You’re excusifying for drivers breaking the law.
A getaway car is not going to stop no matter how the street is configured.
Traffic calming is only a problem for drivers that put their convenience ahead of obedience to traffic laws.
You realize that it is not possible to synchronize traffic lights in both directions of a street at the same time, right?
Gaslighting. You can do a better job at it, or you can deliberately mess things up like SFMTA likes to do. See Sunset Blvd. before, and after SFMTA gave it the “treatment”. California Street is another even better example. Gosh SFMTA is not alone, a few months back I drove EB 3rd Ave in San Mateo between downtown and 101. They may have gotten to their senses and turned it back, but signal timing there: Deliberate, adversarial. It irritates drivers when an arterial is handled like a neighborhood back alley and ultimately ppl will race shortblocks to try beat the lights. And yes, SFMTA turned SVN into an arterial after they chased everybody off of Mission St.
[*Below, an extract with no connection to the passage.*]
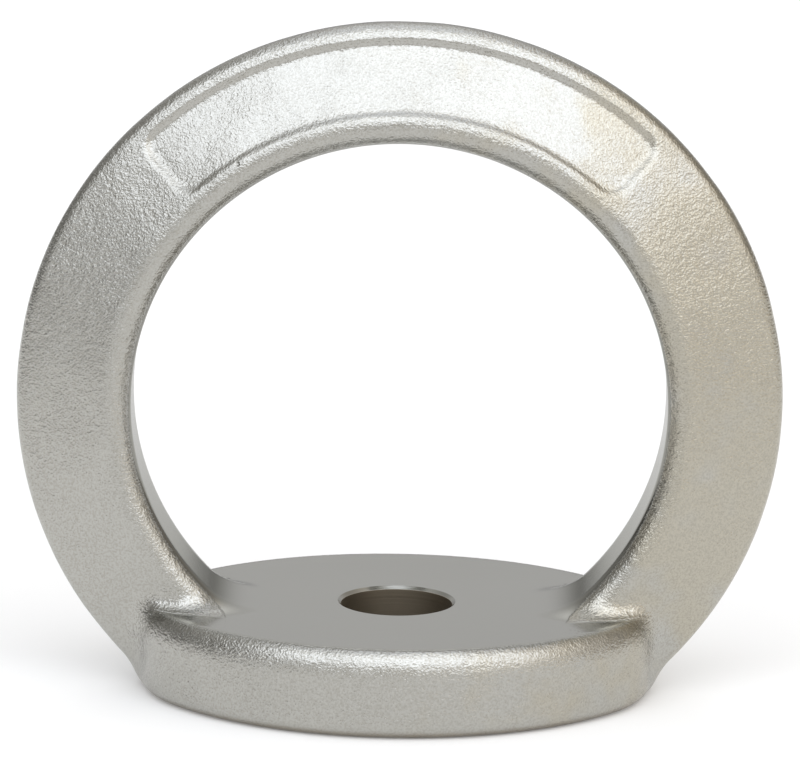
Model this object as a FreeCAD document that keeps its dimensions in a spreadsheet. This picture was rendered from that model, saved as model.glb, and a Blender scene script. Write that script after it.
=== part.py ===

If you want ppl to drive 25: Time the lights accordingly, they will accept it because, smooth.
Daniel, If instances of a driver breaking the law “isn’t suitable input for traffic planning” then almost no traffic deaths would ever be relevant. Someone is always at fault, and designing roads expecting everyone to drive perfectly all the time is the very reason why we are nowhere near vision zero yet. We have to take into account the way the roads are being used, that’s the purpose of this entire study, and the way they are being used is getting people killed. So we change what we can control, and that is the road design.
I’m talking police chases and the like. Intentional reckless driving. Running red lights without regard. What you’re going to do. More red lights? All that’s leading to is agitating regular drivers. Repeating myself: Smooth traffic is safer traff. Turning a roadway into an obstacle course leads to less safety.